Fotoğraf yine dağ gezisi yaptığımız köy evinden… Kır kekiklerini toplayıp tertemiz bezler üzerinde havadar ve doğrudan güneş almayan bir yerde kurutuyorlar, Fitoterapide tam da olması gerektiği gibi; bu şekilde bitkinin içerdiği timol ve karvakrol gibi faydalı maddeler muhafaza ediliyor ve bitki ‘yanmıyor’.
Latincede kekik anlamına gelen ‘oreganus’, ‘oros-dağ’ ve ‘ganos-keyif’ kelimelerinin birleşmesinden oluşuyor, yani ‘dağdaki keyif’ anlamına geliyor ki hem keyif hem şifa… Dağ köylüleri yaz sonu özenle kuruttukları bu kekikten kışın çay yapıp içerken hem keyif hem şifa alıyorlar aslında…
Kekikte timol ve karvakrol adlı iki ilaç molekül var ve kekik ne kadar acı ise bu iki madde o kadar yoğun, aslında birçok ilaç-bitki için ‘Bitter is better’ diyorlar Avrupa’da, yani ‘Daha acı, daha iyi’… Türkiye’de bu iki ilaç molekülü gayet yoğun olarak içeren 40 kadar oreganum türü var ki bunların bir kısmı endemik, yani sadece bizim ülkemizde yetişiyor… Molecules dergisinde geçen sene yayınlanan bir çalışmada kekik ve kekik yağının teapötik (tedavi edici) etkilerinden bahsedildi, solunum yolu enfeksiyonlarının tedavisindeki katkıları ve antiviral ( virüslere karşı etkili antibiyotik) etkileri üzerinde duruldu ki bu etkileri kekiği şu Korona günlerinde çok etkili, güvenli ve ucuz bir ‘doğal ilaç’ yapıyor.

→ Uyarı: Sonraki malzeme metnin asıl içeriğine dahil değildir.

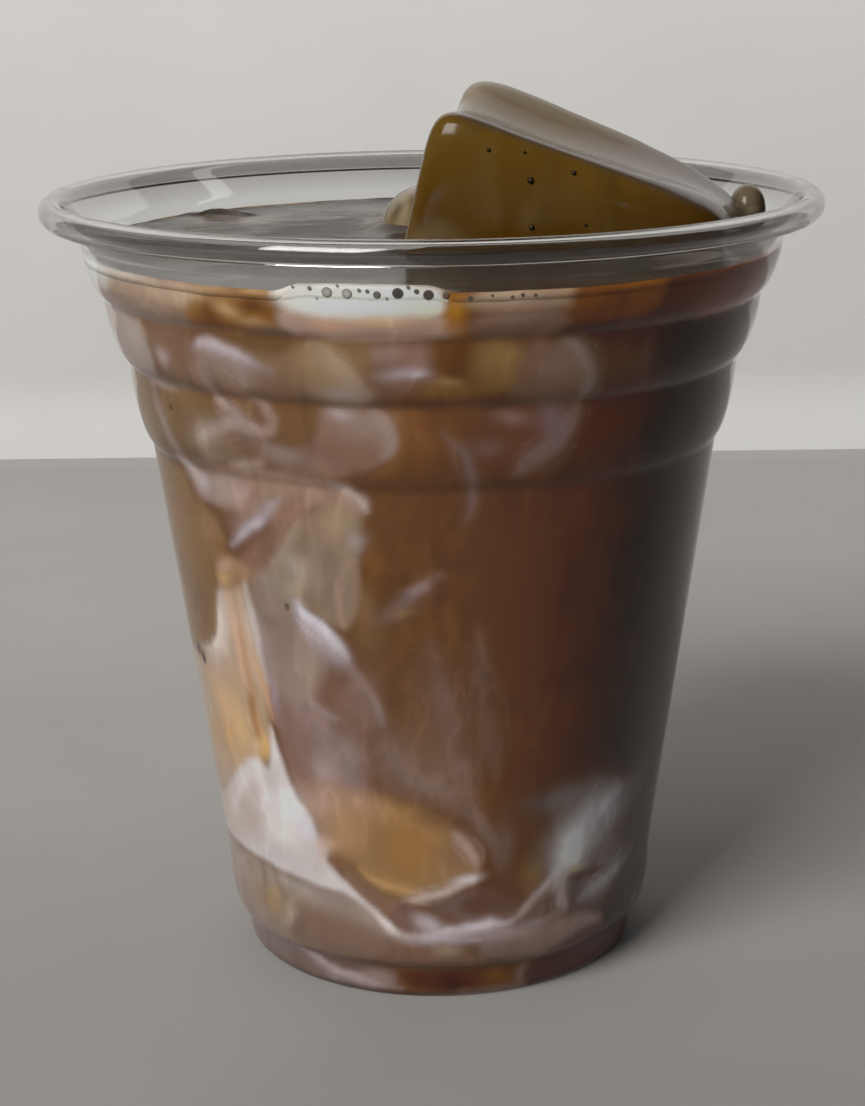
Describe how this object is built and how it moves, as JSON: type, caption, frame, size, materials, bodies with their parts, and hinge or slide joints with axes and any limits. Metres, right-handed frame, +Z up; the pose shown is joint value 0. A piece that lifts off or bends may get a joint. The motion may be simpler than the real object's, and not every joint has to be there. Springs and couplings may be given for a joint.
{
  "type": "iced coffee",
  "caption": "Iced milk coffee in a clear tapered disposable cup with a rolled rim and bulged tiers, with ice standing out of the drink.",
  "frame": {"origin": "centre of the cup's foot, on the surface it stands on", "axes": "+Z up along the cup's axis; +X to the right of the shown side; the shown side faces -Y"},
  "size_m": [0.098, 0.098, 0.1112],
  "materials": {
    "clear_plastic": "clear thermoformed PET, glossy",
    "milk_coffee": "coffee with swirled milk, wet and glossy",
    "ice": "wet ice stained by coffee, glossy"
  },
  "bodies": {
    "root": {"cup": "clear_plastic", "drink": "milk_coffee", "ice_large": "ice", "ice_left": "ice", "ice_right": "ice"}
  },
  "joints": []
}
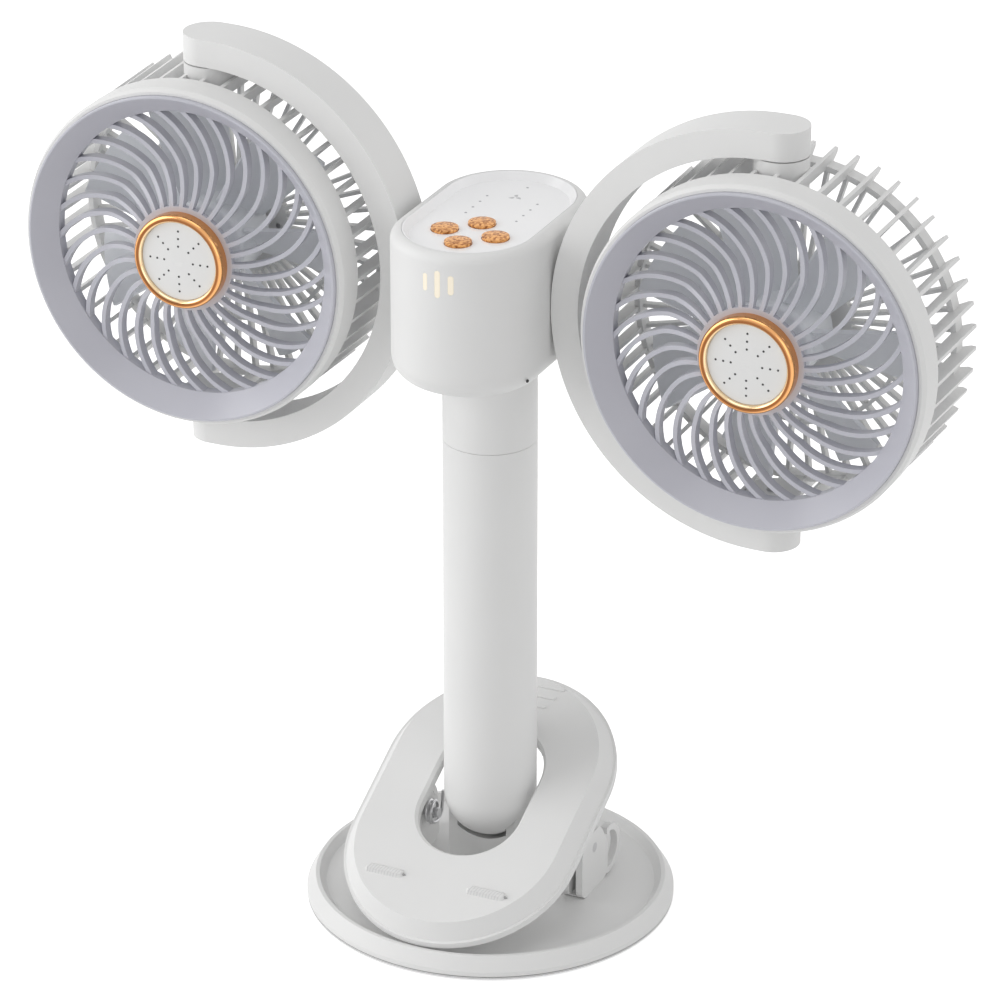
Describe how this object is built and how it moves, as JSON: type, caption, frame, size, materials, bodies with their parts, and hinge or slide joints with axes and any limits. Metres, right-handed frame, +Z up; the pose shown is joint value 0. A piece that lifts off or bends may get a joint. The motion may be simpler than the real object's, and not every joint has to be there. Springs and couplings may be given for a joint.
{
  "type": "dual-head desk fan",
  "caption": "Desk fan with two round caged heads held in C-shaped yokes on a control box, above a column with a round base and a sprung clip plate.",
  "frame": {"origin": "centre of the base's underside, where the fan stands on the desk", "axes": "+Z up along the column, the fans blow towards -Y, +X to the right seen from the front"},
  "size_m": [0.4078, 0.16, 0.3777],
  "materials": {
    "white_shell": "satin moulded plastic",
    "panel_white": "smooth moulded plastic",
    "grille_grey": "painted pearl grey",
    "copper": "satin rose copper",
    "dark_plastic": "fine moulded texture",
    "steel": "plain bright steel",
    "rubber": "matt rubber",
    "circuit": "lacquered board",
    "cell_wrap": "wrapped cells",
    "indicator": "pale yellow clear plastic",
    "blade_white": "smooth moulded plastic"
  },
  "bodies": {
    "base": {"base_tray": "white_shell", "base_cover": "dark_plastic", "foot_ring": "rubber", "ballast_plate": "steel", "base_screws": "steel", "fork_post": "white_shell", "tilt_pin": "steel", "hinge_bracket_left": "white_shell", "hinge_bracket_right": "white_shell", "clip_hinge_pins": "steel", "clip_springs": "steel"},
    "clip": {"clip_plate": "white_shell", "jaw_pad": "rubber"},
    "column": {"column_tube": "white_shell", "swivel_bush": "dark_plastic"},
    "box": {"swivel_neck": "white_shell", "box_shell": "white_shell", "control_panel": "panel_white", "circuit_board": "circuit", "led_bars": "indicator", "charge_socket": "steel", "battery_cradle": "dark_plastic", "battery_cells": "cell_wrap"},
    "button_left": {"button_left": "copper"},
    "button_right": {"button_right": "copper"},
    "button_back": {"button_back": "copper"},
    "button_front": {"button_front": "copper"},
    "yoke_left": {"yoke_left": "white_shell", "pitch_axle_left": "dark_plastic", "pivot_pins_left": "steel"},
    "head_left": {"fan_housing_left": "white_shell", "front_grille_left": "grille_grey", "accent_ring_left": "copper", "hub_cap_left": "white_shell", "motor_left": "steel", "rear_screws_left": "steel"},
    "impeller_left": {"impeller_left": "blade_white", "motor_shaft_left": "steel"},
    "yoke_right": {"yoke_right": "white_shell", "pitch_axle_right": "dark_plastic", "pivot_pins_right": "steel"},
    "head_right": {"fan_housing_right": "white_shell", "front_grille_right": "grille_grey", "accent_ring_right": "copper", "hub_cap_right": "white_shell", "motor_right": "steel", "rear_screws_right": "steel"},
    "impeller_right": {"impeller_right": "blade_white", "motor_shaft_right": "steel"}
  },
  "joints": [
    {"name": "clip_hinge", "type": "hinge", "parent": "base", "child": "clip", "pos_m": [0, 0.009, 0.027], "axis": [-1, 0, 0], "range_deg": [0, 25], "stiffness_Nm_per_rad": 0.8, "springref_deg": -17.19},
    {"name": "column_tilt", "type": "hinge", "parent": "base", "child": "column", "pos_m": [0, 0, 0.038], "axis": [1, 0, 0], "range_deg": [0, 15]},
    {"name": "neck_swivel", "type": "hinge", "parent": "column", "child": "box", "pos_m": [0, 0, 0.2174], "axis": [0, 0, 1], "range_deg": [-90, 90]},
    {"name": "press_left", "type": "slide", "parent": "box", "child": "button_left", "axis": [0, 0, -1], "range_m": [0, 0.0008], "stiffness_N_per_m": 400, "springref_m": -0.0006},
    {"name": "press_right", "type": "slide", "parent": "box", "child": "button_right", "axis": [0, 0, -1], "range_m": [0, 0.0008], "stiffness_N_per_m": 400, "springref_m": -0.0006},
    {"name": "press_back", "type": "slide", "parent": "box", "child": "button_back", "axis": [0, 0, -1], "range_m": [0, 0.0008], "stiffness_N_per_m": 400, "springref_m": -0.0006},
    {"name": "press_front", "type": "slide", "parent": "box", "child": "button_front", "axis": [0, 0, -1], "range_m": [0, 0.0008], "stiffness_N_per_m": 400, "springref_m": -0.0006},
    {"name": "yoke_pitch_left", "type": "hinge", "parent": "box", "child": "yoke_left", "pos_m": [-0.0329, 0, 0.286], "axis": [1, 0, 0], "range_deg": [-90, 90]},
    {"name": "head_swing_left", "type": "hinge", "parent": "yoke_left", "child": "head_left", "pos_m": [-0.1286, 0, 0.286], "axis": [0, 0, 1], "range_deg": [-90, 90]},
    {"name": "impeller_spin_left", "type": "hinge", "parent": "head_left", "child": "impeller_left", "pos_m": [-0.1286, 0, 0.286], "axis": [0, -1, 0], "continuous": true},
    {"name": "yoke_pitch_right", "type": "hinge", "parent": "box", "child": "yoke_right", "pos_m": [0.0329, 0, 0.286], "axis": [1, 0, 0], "range_deg": [-90, 90]},
    {"name": "head_swing_right", "type": "hinge", "parent": "yoke_right", "child": "head_right", "pos_m": [0.1286, 0, 0.286], "axis": [0, 0, 1], "range_deg": [-90, 90]},
    {"name": "impeller_spin_right", "type": "hinge", "parent": "head_right", "child": "impeller_right", "pos_m": [0.1286, 0, 0.286], "axis": [0, -1, 0], "continuous": true}
  ]
}
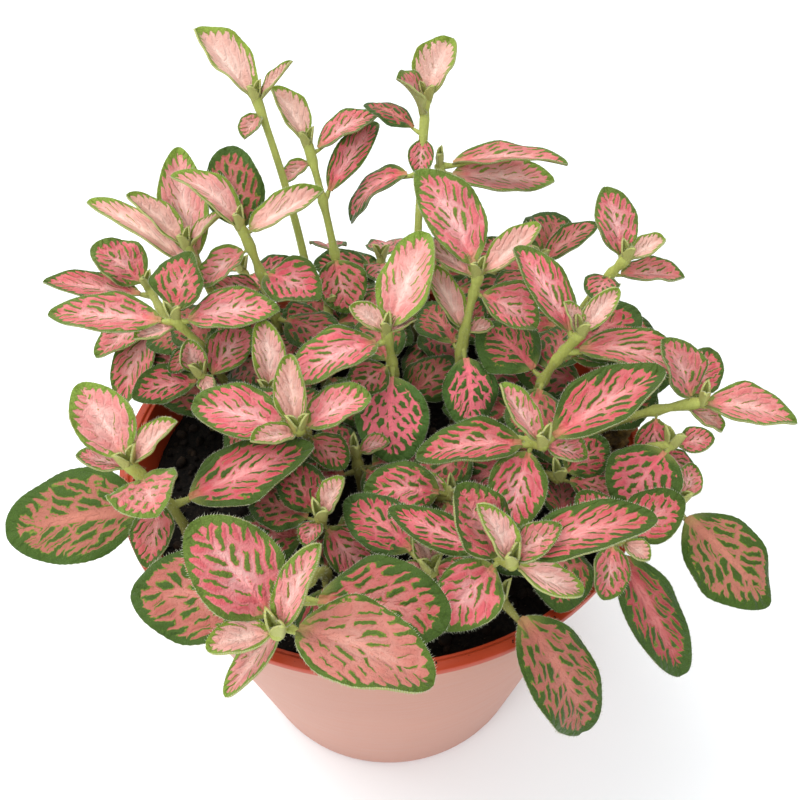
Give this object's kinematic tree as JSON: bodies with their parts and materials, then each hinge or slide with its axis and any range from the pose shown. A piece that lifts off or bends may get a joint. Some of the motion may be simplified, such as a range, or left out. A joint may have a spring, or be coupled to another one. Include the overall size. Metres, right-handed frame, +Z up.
{
  "type": "potted nerve plant",
  "caption": "Nerve plant in a plastic nursery pot: a low, dense mound of leafy stems whose pink and cream leaves have green edges and a net of veins.",
  "frame": {"origin": "centre of the pot's base, on the surface it stands on", "axes": "+Z up along the pot's axis; +Y away from the side that the picture shows; +X to the right of that side"},
  "size_m": [0.1687, 0.158, 0.1577],
  "materials": {
    "pot": "satin terracotta-coloured plastic, dustier on the wall than on the rim",
    "soil": "matt, damp and crumbly",
    "leaf": "satin, slightly quilted between the veins"
  },
  "bodies": {
    "root": {"pot": "pot", "soil": "soil", "stem_left": "leaf", "stem_left_inner": "leaf", "stem_left_back": "leaf", "stem_bud": "leaf", "stem_tall_left": "leaf", "stem_cream": "leaf", "stem_tall": "leaf", "stem_arching": "leaf", "stem_centre_back": "leaf", "stem_right_inner": "leaf", "stem_right_behind": "leaf", "stem_right_back": "leaf", "stem_right": "leaf", "stem_right_low": "leaf", "stem_outer_right": "leaf", "stem_drooping": "leaf", "stem_middle_right": "leaf", "stem_front_right": "leaf", "stem_over_rim": "leaf", "stem_front_left": "leaf", "stem_front": "leaf", "stem_front_inner": "leaf", "stem_small": "leaf", "stem_left_front": "leaf", "stem_middle_left": "leaf", "stem_middle": "leaf", "stem_far_left": "leaf", "stem_low_back": "leaf", "stem_low_left": "leaf", "stem_low_middle": "leaf", "stem_low_right": "leaf", "stem_back": "leaf", "stem_back_left": "leaf", "stem_back_right": "leaf", "stem_side_right": "leaf"}
  },
  "joints": []
}
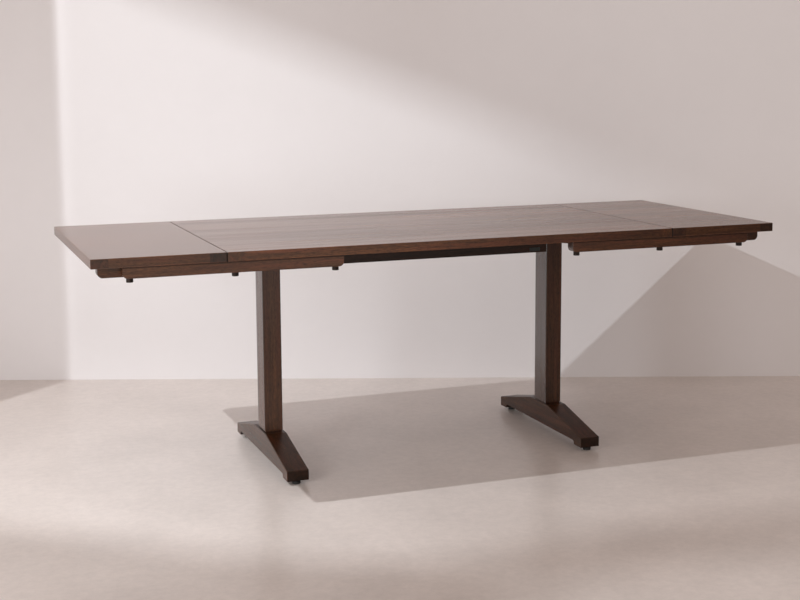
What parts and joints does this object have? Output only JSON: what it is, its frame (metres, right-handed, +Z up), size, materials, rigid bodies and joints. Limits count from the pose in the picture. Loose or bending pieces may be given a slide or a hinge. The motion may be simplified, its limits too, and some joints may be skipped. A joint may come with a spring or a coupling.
{
  "type": "extending dining table",
  "caption": "Dark wooden trestle dining table with a removable leaf at each end, carried on bearers that slide out from under the top; plain posts, sloping feet and levelling glides.",
  "frame": {"origin": "on the floor, under the centre of the top", "axes": "+X along the table towards the right end, +Y from the front edge to the back edge, +Z up"},
  "size_m": [2.2524, 0.85, 0.75],
  "materials": {
    "stained_oak_top": "open-grained oak, dark smoked stain, satin lacquer",
    "stained_oak_frame": "oak, dark smoked stain, satin lacquer",
    "black_steel": "blackened steel, satin",
    "zinc_steel": "bright zinc plate",
    "beech": "plain beech, unfinished",
    "black_nylon": "moulded black nylon",
    "plate_aluminium": "satin aluminium, bare"
  },
  "bodies": {
    "table_frame": {"fixed_top": "stained_oak_top", "rail_front": "stained_oak_frame", "rail_back": "stained_oak_frame", "rail_plate": "plate_aluminium", "top_breadboard_left": "stained_oak_top", "post_left": "stained_oak_frame", "foot_left": "stained_oak_frame", "head_rail_left": "stained_oak_frame", "top_breadboard_right": "stained_oak_top", "post_right": "stained_oak_frame", "foot_right": "stained_oak_frame", "head_rail_right": "stained_oak_frame", "top_bolts": "black_steel", "top_inserts": "zinc_steel", "glide_inserts": "zinc_steel"},
    "left_leaf": {"leaf_left": "stained_oak_top", "leaf_breadboard_inner_left": "stained_oak_top", "leaf_breadboard_outer_left": "stained_oak_top", "leaf_batten_front_left": "stained_oak_frame", "leaf_batten_back_left": "stained_oak_frame", "leaf_bolts_left": "black_steel", "leaf_inserts_left": "zinc_steel", "seam_dowels_left": "beech"},
    "front_left_bearer": {"bearer_front_left": "stained_oak_frame"},
    "front_left_glide": {"glide_pad_front_left": "black_nylon", "glide_stud_front_left": "zinc_steel"},
    "back_left_bearer": {"bearer_back_left": "stained_oak_frame"},
    "back_left_glide": {"glide_pad_back_left": "black_nylon", "glide_stud_back_left": "zinc_steel"},
    "right_leaf": {"leaf_right": "stained_oak_top", "leaf_breadboard_inner_right": "stained_oak_top", "leaf_breadboard_outer_right": "stained_oak_top", "leaf_batten_front_right": "stained_oak_frame", "leaf_batten_back_right": "stained_oak_frame", "leaf_bolts_right": "black_steel", "leaf_inserts_right": "zinc_steel", "seam_dowels_right": "beech"},
    "front_right_bearer": {"bearer_front_right": "stained_oak_frame"},
    "front_right_glide": {"glide_pad_front_right": "black_nylon", "glide_stud_front_right": "zinc_steel"},
    "back_right_bearer": {"bearer_back_right": "stained_oak_frame"},
    "back_right_glide": {"glide_pad_back_right": "black_nylon", "glide_stud_back_right": "zinc_steel"}
  },
  "joints": [
    {"name": "leaf_left_pull", "type": "slide", "parent": "table_frame", "child": "left_leaf", "axis": [-1, 0, 0], "range_m": [0, 0.298]},
    {"name": "bearer_front_left_slide", "type": "slide", "parent": "table_frame", "child": "front_left_bearer", "axis": [1, 0, 0], "range_m": [0, 0.298]},
    {"name": "glide_front_left_turn", "type": "hinge", "parent": "table_frame", "child": "front_left_glide", "pos_m": [-0.506, -0.293, 0.014], "axis": [0, 0, 1], "continuous": true},
    {"name": "bearer_back_left_slide", "type": "slide", "parent": "table_frame", "child": "back_left_bearer", "axis": [1, 0, 0], "range_m": [0, 0.298]},
    {"name": "glide_back_left_turn", "type": "hinge", "parent": "table_frame", "child": "back_left_glide", "pos_m": [-0.506, 0.293, 0.014], "axis": [0, 0, 1], "continuous": true},
    {"name": "leaf_right_pull", "type": "slide", "parent": "table_frame", "child": "right_leaf", "axis": [1, 0, 0], "range_m": [0, 0.298]},
    {"name": "bearer_front_right_slide", "type": "slide", "parent": "table_frame", "child": "front_right_bearer", "axis": [-1, 0, 0], "range_m": [0, 0.298]},
    {"name": "glide_front_right_turn", "type": "hinge", "parent": "table_frame", "child": "front_right_glide", "pos_m": [0.506, -0.293, 0.014], "axis": [0, 0, 1], "continuous": true},
    {"name": "bearer_back_right_slide", "type": "slide", "parent": "table_frame", "child": "back_right_bearer", "axis": [-1, 0, 0], "range_m": [0, 0.298]},
    {"name": "glide_back_right_turn", "type": "hinge", "parent": "table_frame", "child": "back_right_glide", "pos_m": [0.506, 0.293, 0.014], "axis": [0, 0, 1], "continuous": true}
  ]
}
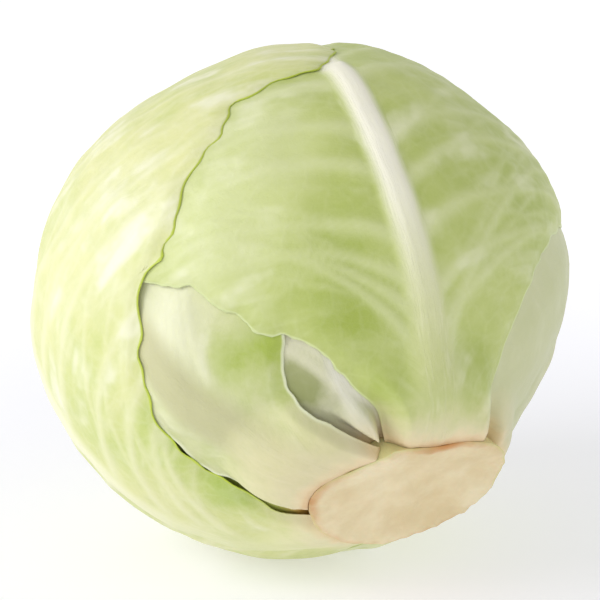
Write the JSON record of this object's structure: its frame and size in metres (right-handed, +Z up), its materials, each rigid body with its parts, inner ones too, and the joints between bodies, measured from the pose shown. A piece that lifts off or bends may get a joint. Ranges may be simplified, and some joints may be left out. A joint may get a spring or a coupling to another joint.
{
  "type": "white cabbage head",
  "caption": "Dense round head of white cabbage lying on its side, with broad overlapping ribbed leaves that wrap a packed inner head and a cut stem facing forwards and down.",
  "frame": {"origin": "centre of the small flat spot that the head rests on, straight below the head's centre, on the floor", "axes": "+Z up, -Y towards the cut stem, +X to the right as seen from in front of the stem"},
  "size_m": [0.1533, 0.1484, 0.1465],
  "materials": {
    "leaf_pale": "waxy pale yellow-green leaf with fine veins",
    "leaf_green": "waxy light green leaf with pale ribs",
    "leaf_inner_pale": "smooth cream to pale green leaf stalk",
    "inner_leaves": "packed pale inner leaves, smooth",
    "cut_stem": "dry cut stem, beige with a browned rim"
  },
  "bodies": {
    "root": {"inner_head": "inner_leaves", "stem": "cut_stem", "leaf_under": "leaf_pale", "leaf_left": "leaf_pale", "leaf_front": "leaf_green", "leaf_right": "leaf_pale", "leaf_lower": "leaf_inner_pale", "leaf_inner": "leaf_inner_pale"}
  },
  "joints": []
}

Kekiğin kanser hastalığına karşı koruyucu ve tedaviye yardımcı etkilerinden KANSER İYİLEŞİR Kitabında ayrıntıları İle bahsetmiştim. Antiagimg, yani yaşlanmayı yavaşlatıcı etkileri olduğunu da müjdelemek isterim, üstelik sadede dış görünüm değil, ‘iç/dış’ antiaging etkiden nakşediyorum…
Eğer yüksek tansiyon ve kalp hastalığınız yoksa her gün bir fincan kekik çayı için, yeşil çay demler gibi bir çorba kaşığı kekiği bir kupa kaynar suda on dakika demlemediniz yeterli. Solunum yolu enfeksiyonu, grip, Koronavirüs geçiriyor iseniz günde 3-5 damla kekik yağını az miktarda Andız Pekmezine damlatıp için. Sinüzit olduysanız yatmadan önce yarım saat kekik buğusu yapıp uyuyun.